Alternatively, you could keep the standard rate of spell level gained (2nd level spells at 3rd, 3rd level spells at 5th, 4th level spells at 7th level, etc.)...but I'm not sure that's really necessary. After all, B/X fighters don't learn more weapon and armor types as they level up, and thieves are likewise stuck with the same skills at 1st level as 10th (yes, they get the ability to read languages and magic..but magic-users gain the ability to enchant items and brew potions; it's a wash). Allow each character to start with a number of spells determined by their intelligence...say six for average INT and add the standard B/X modifier of plus/minus one to three.
That gives a range of three to nine to begin and, on second thought, I'd probably limit the number of spells gained to one per level.
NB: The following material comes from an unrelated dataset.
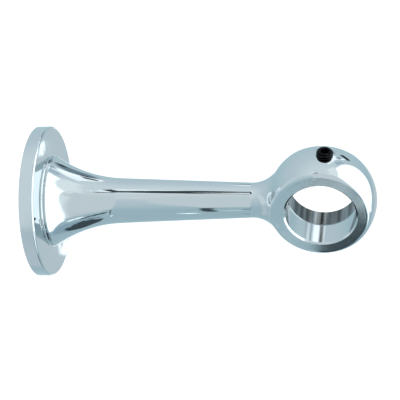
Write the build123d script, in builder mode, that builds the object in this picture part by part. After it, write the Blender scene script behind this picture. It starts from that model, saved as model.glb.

However, magic-users could attempt to "master" any spell scrolls found (adding the spells to their repertoire) or spend hard earned treasure on additional spell research to increase their knowledge. That's a win-win in my book: players have a good reason to spend gold and it gives me an alternative use for spell scrolls (since they won't function the same under this system as they do in the Vancian universe).
I do want magic-users to pay some dues, after all...I just don't think their dues need to be as high as they are in the default B/X system.